After dropping their children off, 25 parents, many of them young mothers, congregated in a meeting room to digest the news that their children's' school would be shuttering.

Speaking through a translator, the parents expressed concerns over transportation and safety, as well as anger toward the system.

"I'm sad, disappointed. The CPS priority should be kids first, but it's all about numbers and money and not putting children first," said Maria Prado.

Prado described Peabody as "a place where teachers care, a great tight-knit staff with the principal, Federico Flores, supporting the students."

Prado, who has a son in first grade and a daughter in fourth grade, said, "If CPS cares so much about numbers, they should have had all the students move to the big building."

LSC chair Susana Delgado, who joined the mothers, told DNAinfo.com Chicago that the utilization study did not take into account the fact that the school has two buildings. A building adjacent to the larger school has about eight rooms including the principal's office and serves pre-K through second grade.

"We offered to move everyone into one campus but CPS did not allow that," Delgado said.

Margarita Rodriguez, said that she "hopes CPS has the dignity to provide transportation."

Rodriguez explained: "A lot of mothers are left without a car when our husbands go to work. CPS has not taken into consideration the way the economy is and how we will not have money to take the CTA."

There are 266 students at Peabody School, which has a student population that's mostly Hispanic, with 97 percent of students low-income and 43 percent described as "limited English learners," according to CPS.

By a show of hands, most of the parents came by foot, not car, to drop their children off and about half said they live less than three blocks from the school.

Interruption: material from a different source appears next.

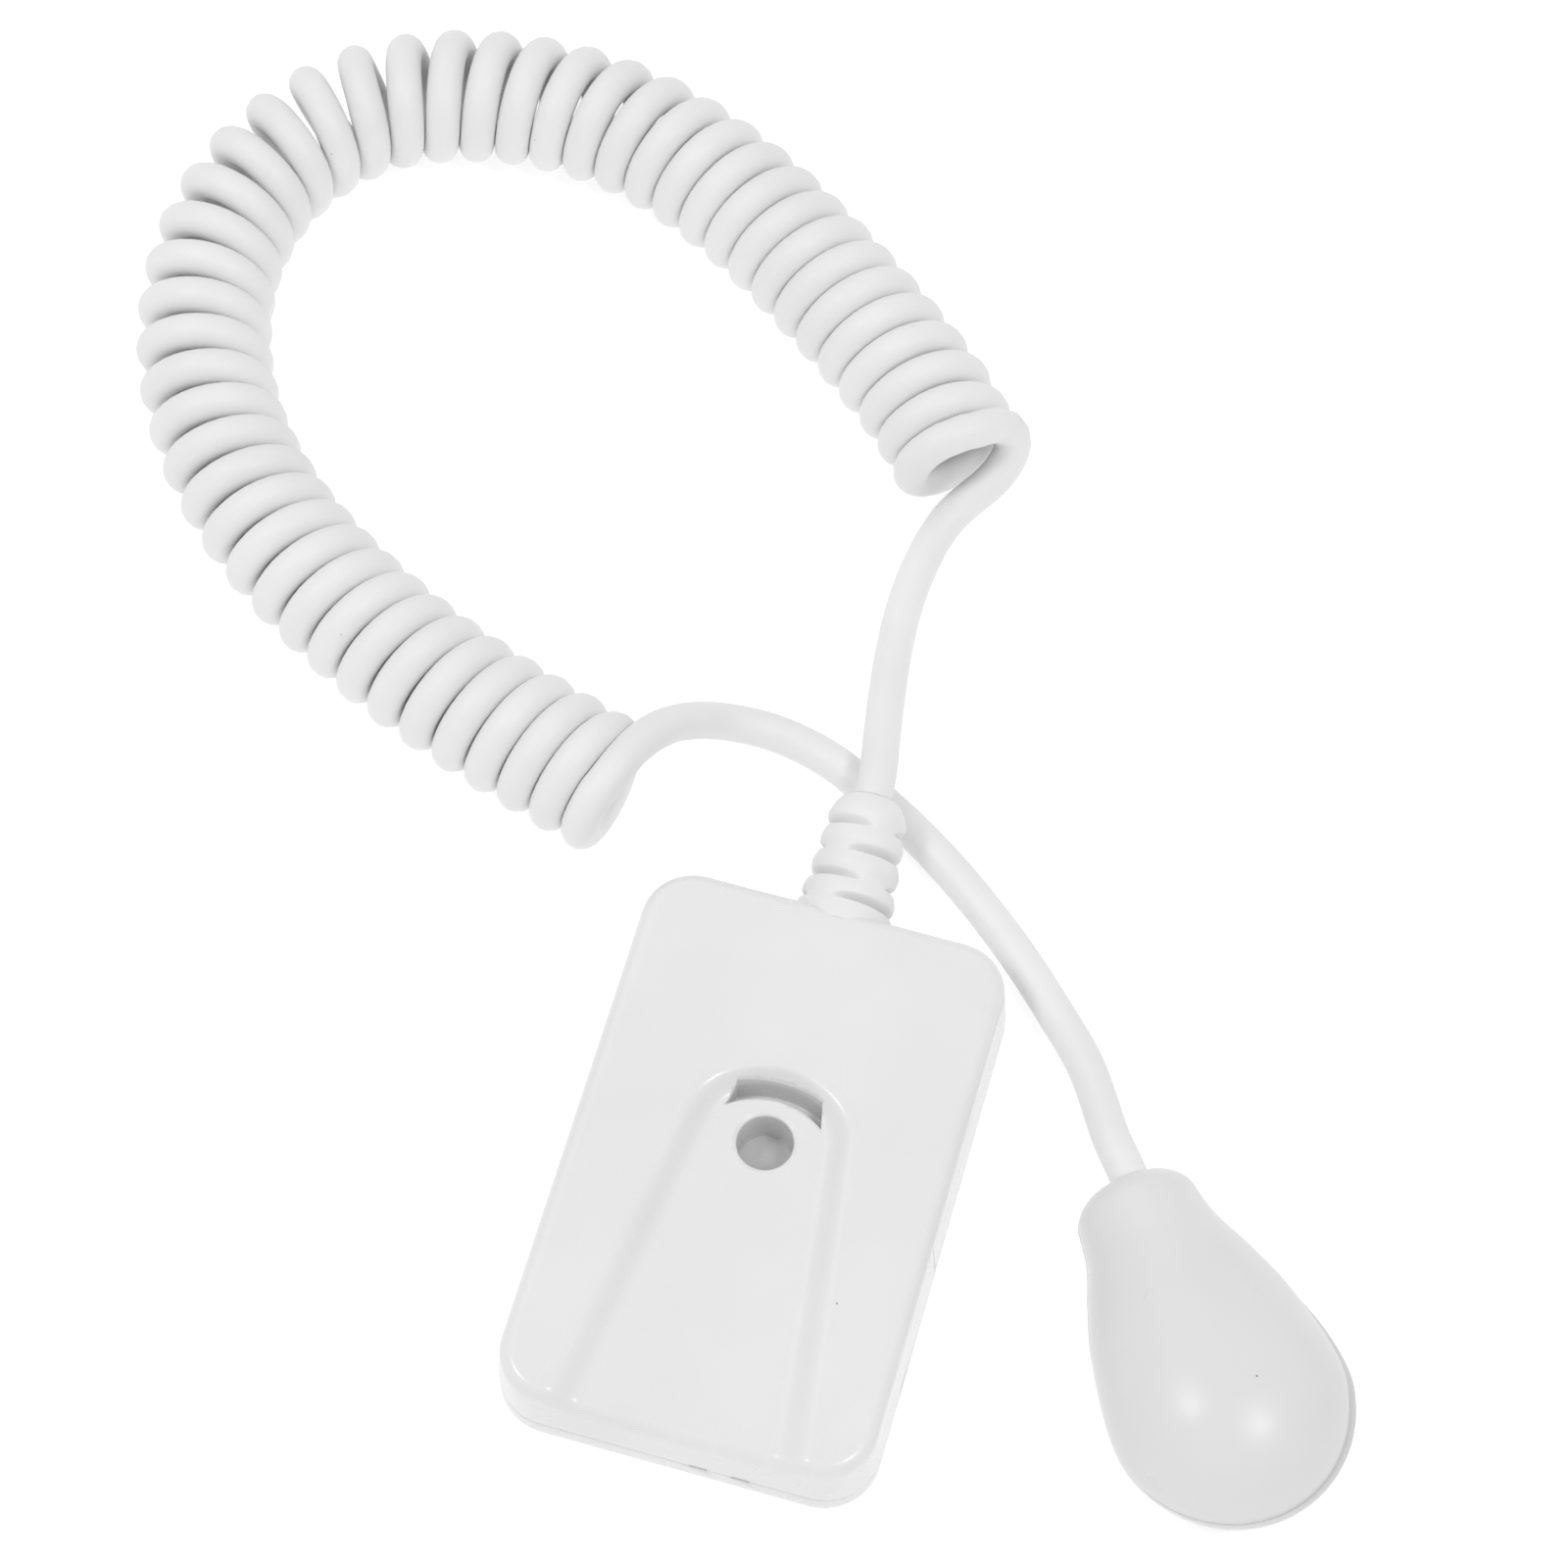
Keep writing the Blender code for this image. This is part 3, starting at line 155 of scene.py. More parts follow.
NECK_FROM, NECK_REACH = PEAR_TAIL * 0.2, PEAR_END * 0.85     # where the bulb's section turns into the neck's
PEAR_STEPS = 56             # divisions of a half shell from rim to rim
PEAR_CORD_X = 0.9
PEAR_CORD_INSIDE = (39, 35, 31, 27.5)   # the cord's last points, straight into the neck
PEAR_SCREWS = ((-5.5, 15.4), (5.5, 15.4))
BOSS_RADIUS, BOSS_HOLE, PEAR_POST = 2.3, 1.2, 3.0
SCREW_HOLE, SCREW_RECESS = 1.25, 2.4
COLLAR_RADIUS, COLLAR_FACE = 13.0, -9.2
BORE_RADIUS, MOUTH_RADIUS = 11.5, 10.3
SPRING_LOW, SPRING_HIGH = -4.9, -0.3    # middle of the wire at each end, at rest
SPRING_RADIUS, SPRING_WIRE = 6.0, 0.3
SPRING_TURNS = 3.5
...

Raquel Miranda, who lives around the corner from Peabody, said that if it's snowing too hard and the weather's bad she will not take her kids to a new school.

"If CPS really wants to save money, I can keep my kids at home when it's snowing and dangerous," said Miranda.

Jorge and Maria Perez said they were not happy because Peabody was "very close" to their family's home and his son, a second grader, was upset because he loved his second grade teacher.

Some of the parents in the room such as Alejandra Resendiz said that they were hoping to enroll their children at other schools that they believed were safer than Otis Elementary, such as Talcott Elementary at 1840 W. Ohio St.

Resendiz, who has two children at Peabody as well as two nephews, said she had already applied all four to Talcott school but there was a waiting list.

"What CPS says is not true, their system is false, it's only lies," said Resendiz.

Lincoln Park resident Precious Murphy has four children enrolled at Peabody School, including a son in a special education program who has been to three schools in the past two years.

The only African American in the room of Latino parents, Murphy said she and her children were "welcomed by everyone" at Peabody.

"He went to Manierre and well, they just saved that school but I am not bringing him back there," Murphy said.

Murphy said Peabody is "family oriented" and helped her son out a lot with his treatment plan.

Delgado, whose son, Emilio is in second grade at Peabody School, said that she's reached out to Hispanic families to help spur enrollment in the area but in recent years, the student population has declined due to more families moving out of the neighborhood.

Delgado said some parents feel like "it's still not too late to rally and protest and fight back," while other are saying "it's final, set in stone."